DeFi pioneers that made it to mainstream
To summarize, decentralized finance is the opposite of centralized finance; instead of relying on banks for getting loans, interest on money, etc.
Decentralized finance makes it possible for anyone worldwide to take part in financial services that historically were available to a small minority.
Most DeFi projects are built on the blockchain Ethereum, so it makes sense that they didn’t exist until Ethereum was launched in 2015. Although there were tons of such projects, some have successfully made it to the mainstream while others trudge behind. Examples of such projects include:
- Synthetix (previously known as Havven)
The future of DeFi and finance
One of the questions many people beginners generally ask is, ‘What does the future of finance look like with DeFi in the picture?'
We can have an idea of what the future will look like by considering the problems DeFi intends to solve. For starters, an estimated 1.7 billion people worldwide are currently unbanked in that they have no access to banking services.
With DeFi, there is a better chance of reaching these people to send and receive money no matter where they are as long as they have a smartphone and data.

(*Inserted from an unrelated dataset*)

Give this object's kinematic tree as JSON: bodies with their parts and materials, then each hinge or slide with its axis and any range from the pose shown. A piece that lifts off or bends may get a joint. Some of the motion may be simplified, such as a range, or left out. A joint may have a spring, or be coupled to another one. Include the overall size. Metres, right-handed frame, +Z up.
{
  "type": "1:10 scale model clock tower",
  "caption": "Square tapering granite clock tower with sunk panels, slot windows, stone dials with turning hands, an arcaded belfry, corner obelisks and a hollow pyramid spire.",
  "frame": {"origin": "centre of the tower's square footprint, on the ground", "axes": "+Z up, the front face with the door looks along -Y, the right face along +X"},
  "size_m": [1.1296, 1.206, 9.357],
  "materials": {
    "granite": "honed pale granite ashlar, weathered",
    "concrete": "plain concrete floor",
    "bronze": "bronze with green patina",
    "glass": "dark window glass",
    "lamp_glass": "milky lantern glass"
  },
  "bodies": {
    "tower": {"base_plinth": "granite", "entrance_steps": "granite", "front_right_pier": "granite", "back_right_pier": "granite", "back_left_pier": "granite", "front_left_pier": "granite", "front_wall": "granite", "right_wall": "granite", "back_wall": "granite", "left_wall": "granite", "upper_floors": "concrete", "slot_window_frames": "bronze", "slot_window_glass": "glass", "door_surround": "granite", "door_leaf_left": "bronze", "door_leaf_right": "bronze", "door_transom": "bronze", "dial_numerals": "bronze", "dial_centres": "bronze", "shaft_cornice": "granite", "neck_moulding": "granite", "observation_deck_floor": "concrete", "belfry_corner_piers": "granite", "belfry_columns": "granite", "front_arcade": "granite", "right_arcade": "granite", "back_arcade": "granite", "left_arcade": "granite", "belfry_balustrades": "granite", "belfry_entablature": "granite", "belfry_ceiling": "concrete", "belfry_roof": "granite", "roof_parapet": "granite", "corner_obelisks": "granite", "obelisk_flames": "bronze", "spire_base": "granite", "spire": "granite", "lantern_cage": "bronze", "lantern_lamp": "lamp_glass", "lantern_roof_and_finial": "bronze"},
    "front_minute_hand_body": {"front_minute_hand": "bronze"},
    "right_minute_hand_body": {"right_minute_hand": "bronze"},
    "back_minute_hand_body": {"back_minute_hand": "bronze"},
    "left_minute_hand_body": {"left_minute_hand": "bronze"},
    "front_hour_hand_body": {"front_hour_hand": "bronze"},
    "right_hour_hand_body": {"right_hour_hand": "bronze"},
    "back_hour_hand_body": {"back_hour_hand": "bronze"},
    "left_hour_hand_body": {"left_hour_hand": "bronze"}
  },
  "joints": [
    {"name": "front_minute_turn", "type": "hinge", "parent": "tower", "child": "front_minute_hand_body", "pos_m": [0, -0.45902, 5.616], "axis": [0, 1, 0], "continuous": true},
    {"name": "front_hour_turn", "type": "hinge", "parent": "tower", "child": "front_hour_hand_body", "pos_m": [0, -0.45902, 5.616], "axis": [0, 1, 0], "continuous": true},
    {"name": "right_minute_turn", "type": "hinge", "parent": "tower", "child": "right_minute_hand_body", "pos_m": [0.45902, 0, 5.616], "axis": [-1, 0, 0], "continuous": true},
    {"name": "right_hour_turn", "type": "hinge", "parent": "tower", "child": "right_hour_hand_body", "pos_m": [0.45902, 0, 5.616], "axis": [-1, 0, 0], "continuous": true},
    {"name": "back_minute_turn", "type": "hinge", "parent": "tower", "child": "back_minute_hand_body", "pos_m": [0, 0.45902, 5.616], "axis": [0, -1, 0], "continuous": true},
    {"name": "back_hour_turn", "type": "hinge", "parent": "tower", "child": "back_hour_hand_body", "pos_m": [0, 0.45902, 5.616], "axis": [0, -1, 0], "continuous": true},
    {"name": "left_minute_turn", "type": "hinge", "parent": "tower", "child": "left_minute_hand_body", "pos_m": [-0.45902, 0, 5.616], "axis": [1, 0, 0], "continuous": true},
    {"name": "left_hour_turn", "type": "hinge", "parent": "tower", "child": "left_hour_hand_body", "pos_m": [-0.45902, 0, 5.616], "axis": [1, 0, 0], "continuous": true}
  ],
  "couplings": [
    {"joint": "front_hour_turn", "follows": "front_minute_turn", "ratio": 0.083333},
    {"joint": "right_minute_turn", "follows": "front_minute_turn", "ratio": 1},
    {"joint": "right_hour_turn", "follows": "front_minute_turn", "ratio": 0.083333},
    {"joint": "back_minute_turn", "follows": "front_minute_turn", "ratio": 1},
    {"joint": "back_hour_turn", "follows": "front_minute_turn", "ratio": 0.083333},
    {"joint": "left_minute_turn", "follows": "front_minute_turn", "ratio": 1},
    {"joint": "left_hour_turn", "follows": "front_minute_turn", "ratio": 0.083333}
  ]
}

It solves the problem of accessibility as they can be in faraway lands and still make payments, borrow cryptocurrencies, and earn interest, among other things.
Additionally, DeFi has been widely highlighted as an alternative to traditional finance for many reasons with many advantages over it. For instance, traditional banking systems require the personal information of their customers with every transaction. The data is susceptible to data theft and unauthorized sharing with other institutions for marketing purposes at the cost of your privacy.
DeFi solves this problem by giving everyone access to banking services without giving up their personal data. Another challenge that DeFi addresses is that of high interest on loans.
Many agree that loan rates are high because of legacy costs, but this is often at the detriments of high-quality projects due to financial constraints. For instance, an entrepreneur may target an annual return of 20 percent, but if the lending bank offers a credit facility with an interest rate of 15 percent per annum, this profitable project may not be pursued.
In contrast, DeFi cut down on interest rates since there are no intermediaries. That’s not all, users can lend out and borrow large sums of money anonymously, and the interest rates are set automatically in accordance with demands and supply. Going further, DeFi also solves a major problem in an aspect of centralized finance – centralized exchanges.
Centralized exchanges require customers to deposit funds in their wallets, meaning the exchange controls the private keys to all funds held within it.
This defeats the vision of cryptocurrency to enhance payments without intermediaries and implies that the funds may be subject to arbitrary withdrawal holds or delays or even theft from hackers.
DeFi solves this problem via smart contracts. In other words, DeFi allows customers to interact with exchanges and decentralized finance products by depositing and withdrawing their funds from smart contracts as they please. Plus, there are no intermediaries since DeFi apps are permission-less and anonymous. This allows users to interact freely as they please with anyone.
Going by all the points above, it makes sense to say that DeFi itself is the future of finance, especially since billions of dollars have been put so far into the ecosystem within its short lifespan.
How DeFi could help the society
Having touched on the key areas of what beginners should know about DeFi, let’s move on to the benefits of Decentralized Finance to society.
Before now, critical data within the financial markets was only in the hands of a small group of stakeholders who determined pricing, access, and every other type of data that could be released.
With decentralized finance, there is a democratization of data in how it is sourced and presented. It will enhance equality by using crypto-economic incentives to drive the supply, share and use of transparent and crowd-verified data.
Lending has always been a big issue in the banking industry as the interest rate is typically high, making it possible for people to get them. Plus, those willing to accept the loans despite the rates are faced with the challenge of providing collateral.
DeFi has seen the innovation of no-collateral loans and credit facilities with very low interest rates since there are no intermediaries that operate their businesses around fees.
Decentralized exchanges (DEX) have also become a hot topic of discussion in the cryptocurrency community. Rather than have a centralized exchange serve as the middleman between users, DEX encourages a non-custodial platform, which means users are in charge of their private keys.
This implies an emergency of a peer-to-peer type of marketplace that allows crypto transactions to take place securely. Uniswap is one of the major players in this category.
With regards to asset management, DeFi also holds a variety of distinct advantages. These benefits to the society include non-custodial ownership of assets, composability to seamlessly plug in DeFi products with other products, automation, global access, financial inclusion, and more.
Although you may find it worrisome that there are no safeguards to protect their funds, the good news is that DeFi products are increasing in number and are becoming more user-friendly and educational to help enlighten people on how they can properly manage their digital assets.
Many people worry that there are no safeguards or custodians to protect their assets and that losing them may be final. While this is true, it’s important to note that there is a range of DeFi insurance products that can help minimize the risk of this happening.
At the time of writing, there are more than 10 DeFi insurance providers that operate in the stead of traditional insurance companies, and their goal is to create an ecosystem based on transparency and accessibility.
One of the biggest challenges of recreating traditional financial products on a blockchain is that of price volatility. Price volatility has been an issue that held back mainstream adoption, leading to the creation of stablecoins. These are cryptocurrencies pegged to real-world currencies like the U.S. dollar, while others are pegged to commodities like gold and silver.
Stablecoins allow users to create their own cryptocurrency, lend out money with it, make payments, earn interest on their own crypto, and do a lot more.
The areas mentioned above through which DeFi benefits society align with its key principles: permission-less, autonomy, and transparency.
Decentralized Finance aims to build financial services that are independent of the traditional financial and political system. This would allow for a more open financial system and help prevent restrictions, manipulations, and discrimination worldwide.
Although DeFi is new and has many potentials, it has not yet attained perfection as more work is being done to strengthen its security and improve it.